**STATED TASK:** Nothing may be dropped or altered: reproduce all the data.

—————

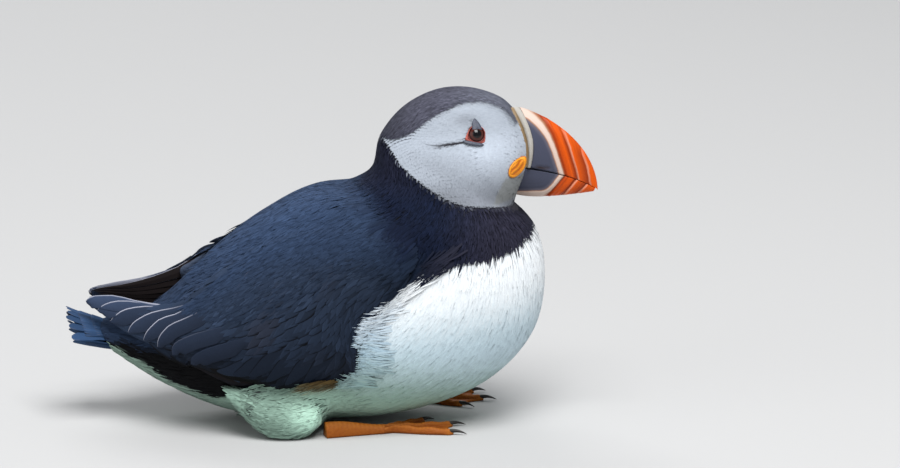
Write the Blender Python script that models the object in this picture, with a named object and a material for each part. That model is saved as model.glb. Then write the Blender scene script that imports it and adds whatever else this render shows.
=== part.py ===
# Atlantic puffin, a life-size still model: crouched on its heels with folded wings, looking along +X.
# +Z is up and the bird's right side is -Y. Sizes are in millimetres here, and meshes are made in metres.
import math

import bmesh
import bpy
import numpy as np
from mathutils import Vector
from mathutils.bvhtree import BVHTree

MM = 0.001
GAP = 0.3  # clearance between neighbouring solids
RIGHT, LEFT = -1, 1
SIDES = {RIGHT: "right", LEFT: "left"}

# The body is a row of upright sections. Each runs from a point on the upper outline (back line) to one
# on the lower outline (throat, breast, belly), and is as wide as half_width to each side.
# name: (top x, top z, bottom x, bottom z, half_width, roundness, forward bow)
SECTIONS = {
    "bill_base": (75.5, 132.0, 75.0, 94.0, 8.0, 0.62, 6.5),
    "forehead": (70.5, 136.0, 76.0, 92.5, 13.5, 0.72, 4.5),
    "brow": (58.0, 140.0, 76.5, 92.0, 19.0, 0.80, 1.5),
    "crown": (45.5, 139.5, 76.5, 91.0, 21.5, 0.82, 0.0),
    "occiput": (31.0, 132.5, 77.0, 90.0, 22.5, 0.84, 0.0),
    "hind_head": (21.0, 120.5, 78.5, 89.0, 23.5, 0.88, 0.0),
    "nape": (17.5, 107.0, 81.5, 86.5, 27.0, 0.92, 0.0),
    "collar": (9.0, 101.0, 85.5, 81.0, 33.0, 0.95, 0.0),
    "mantle": (-7.0, 98.5, 89.0, 67.0, 38.5, 0.95, 0.0),
    "back": (-28.0, 88.0, 85.0, 39.0, 41.5, 0.92, 0.0),
    "loin": (-46.5, 74.0, 65.0, 17.0, 41.5, 0.88, 0.0),
    "saddle": (-60.0, 60.5, 31.0, 4.5, 39.0, 0.84, 0.0),
    "hip": (-71.5, 50.5, -8.0, 2.0, 32.0, 0.82, 0.0),
    "rump": (-82.5, 45.5, -40.5, 4.5, 23.5, 0.85, 0.0),
    "vent": (-90.5, 43.5, -70.5, 16.5, 15.5, 0.90, 0.0),
    "tail_root": (-96.0, 41.5, -89.5, 28.5, 10.0, 0.90, 0.0),
}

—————

**ANSWER TO THIS EXERCISE:**
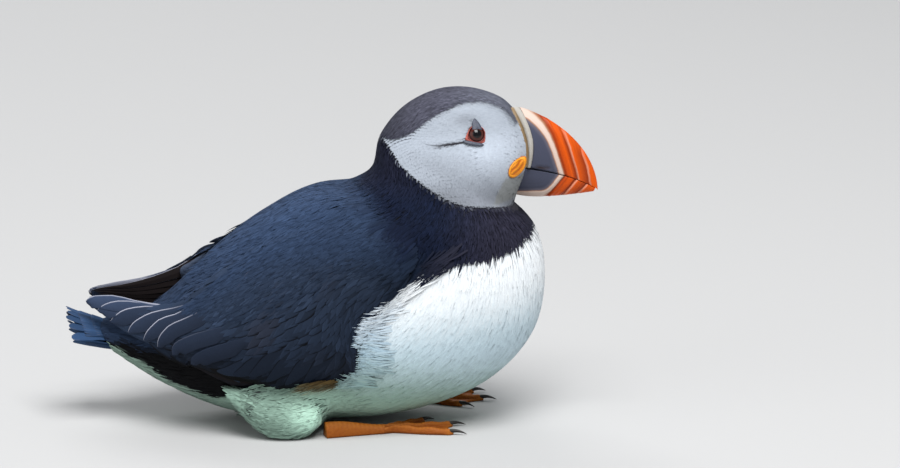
Write the Blender Python script that models the object in this picture, with a named object and a material for each part. That model is saved as model.glb. Then write the Blender scene script that imports it and adds whatever else this render shows.
=== part.py ===
# Atlantic puffin, a life-size still model: crouched on its heels with folded wings, looking along +X.
# +Z is up and the bird's right side is -Y. Sizes are in millimetres here, and meshes are made in metres.
import math

import bmesh
import bpy
import numpy as np
from mathutils import Vector
from mathutils.bvhtree import BVHTree

MM = 0.001
GAP = 0.3  # clearance between neighbouring solids
RIGHT, LEFT = -1, 1
SIDES = {RIGHT: "right", LEFT: "left"}

# The body is a row of upright sections. Each runs from a point on the upper outline (back line) to one
# on the lower outline (throat, breast, belly), and is as wide as half_width to each side.
# name: (top x, top z, bottom x, bottom z, half_width, roundness, forward bow)
SECTIONS = {
    "bill_base": (75.5, 132.0, 75.0, 94.0, 8.0, 0.62, 6.5),
    "forehead": (70.5, 136.0, 76.0, 92.5, 13.5, 0.72, 4.5),
    "brow": (58.0, 140.0, 76.5, 92.0, 19.0, 0.80, 1.5),
    "crown": (45.5, 139.5, 76.5, 91.0, 21.5, 0.82, 0.0),
    "occiput": (31.0, 132.5, 77.0, 90.0, 22.5, 0.84, 0.0),
    "hind_head": (21.0, 120.5, 78.5, 89.0, 23.5, 0.88, 0.0),
    "nape": (17.5, 107.0, 81.5, 86.5, 27.0, 0.92, 0.0),
    "collar": (9.0, 101.0, 85.5, 81.0, 33.0, 0.95, 0.0),
    "mantle": (-7.0, 98.5, 89.0, 67.0, 38.5, 0.95, 0.0),
    "back": (-28.0, 88.0, 85.0, 39.0, 41.5, 0.92, 0.0),
    "loin": (-46.5, 74.0, 65.0, 17.0, 41.5, 0.88, 0.0),
    "saddle": (-60.0, 60.5, 31.0, 4.5, 39.0, 0.84, 0.0),
    "hip": (-71.5, 50.5, -8.0, 2.0, 32.0, 0.82, 0.0),
    "rump": (-82.5, 45.5, -40.5, 4.5, 23.5, 0.85, 0.0),
    "vent": (-90.5, 43.5, -70.5, 16.5, 15.5, 0.90, 0.0),
    "tail_root": (-96.0, 41.5, -89.5, 28.5, 10.0, 0.90, 0.0),
}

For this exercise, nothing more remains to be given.